The softening James describes is not intellectual surrender. It is the hard-won recognition that the questions we bring to faith are often more revealing than the answers we arrive with. A community that can hold that tension — that can honor both the rigor of inquiry and the warmth of belonging — is performing one of its most vital functions.

Permission to Become

One of the quietest gifts a faith community offers is permission: permission to be someone who is still becoming. In a culture that rewards confident positioning and penalizes visible uncertainty, the church at its best offers a countercultural shelter — a place where "I used to believe, and now I am not so sure" is received not as failure but as faithfulness.

At Asbury UMC Madison, we take seriously the Wesleyan tradition's emphasis on sanctification — the ongoing, lifelong process of being shaped more fully into the image of grace. That tradition has always understood that growth is not a destination but a direction. You do not arrive at spiritual maturity; you move toward it, imperfectly, in the company of others doing the same.

This means that changing your mind — about theology, about ethics, about who God is and who belongs to God's community — is not a detour from the spiritual life. It is, more often than we acknowledge, the spiritual life itself.

An Invitation, Not a Demand

None of this is to suggest that Asbury UMC Madison asks its members to abandon conviction or treat all beliefs as equally valid. Intellectual humility is not the same as intellectual indifference. We hold commitments — about justice, about the dignity of every person, about the radical welcome of the Gospel — and we hold them seriously.
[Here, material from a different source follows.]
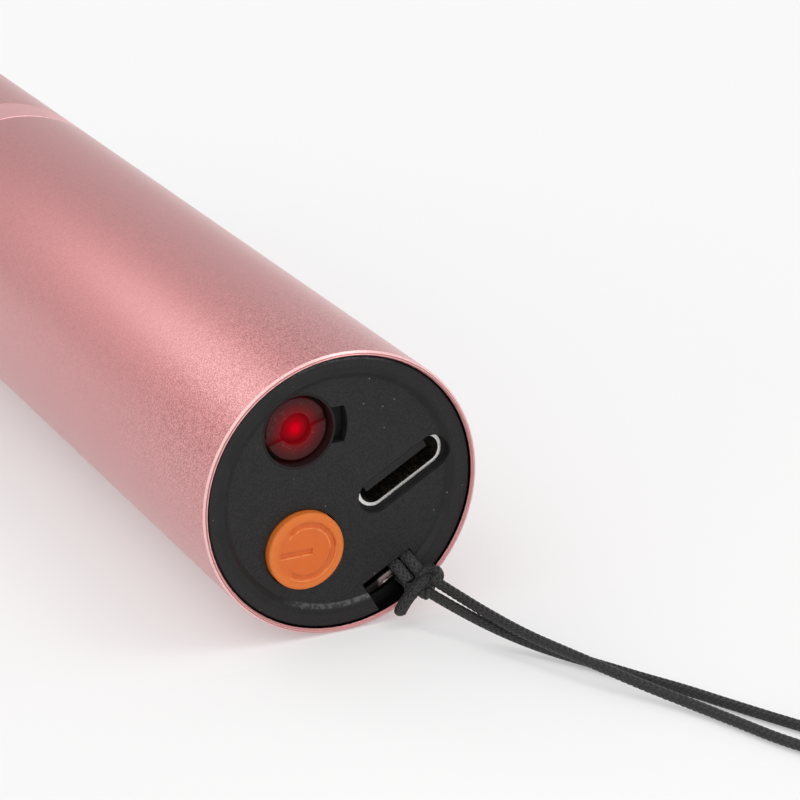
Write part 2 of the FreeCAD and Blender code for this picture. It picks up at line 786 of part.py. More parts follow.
def make_switch():
    at = (d.button_across, switch_up)
    base = new_body("tact_base", *at)
    block_face = face_sketch(base, "face", base_front)
    rectangle(block_face, d.switch_width, d.switch_height)
    pad(base, "block", block_face, d.switch_depth)
    cavity = face_sketch(base, "cavity", base_front)
    circle(cavity, d.plunger_foot_radius + d.plunger_clearance)
    pocket(base, "cavity_cut", cavity, d.plunger_foot + d.button_travel)

    cover = new_body("tact_cover", *at)
    plate = face_sketch(cover, "plate", cover_front)
    rectangle(plate, d.switch_width + d.cover_thickness * 2, d.switch_height)
    circle(plate, d.plunger_radius + d.plunger_clearance)
    pad(cover, "plate_pad", plate, d.cover_thickness)
    arms = face_sketch(cover, "arms", cover_front)
    for side in (-1, 1):
        middle = (d.switch_width + d.cover_thickness) / 2 * side
        rectangle(arms, d.cover_thickness, d.switch_height, middle)
    pad(cover, "arms_pad", arms, d.cover_arm)

    foot_front = base_front + d.plunger_foot_gap
    foot_back = base_front + d.plunger_foot
    turned("tact_plunger", [
        (0, plunger_tip), (d.plunger_radius, plunger_tip), (d.plunger_radius, foot_front),
        (d.plunger_foot_radius, foot_front), (d.plunger_foot_radius, foot_back), (0, foot_back),
    ], *at)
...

But we also hold them with open hands, trusting that the Spirit has not finished speaking, that the community has not yet exhausted what it has to teach us, and that the person sitting beside us in worship may carry a piece of truth we have not yet encountered.

If you find yourself in a season of quiet revision — if old certainties are shifting and you are not sure where to bring that — we want you to know that there is room for you here. Not just room to belong, but room to become.

That, we believe, is what a church is for.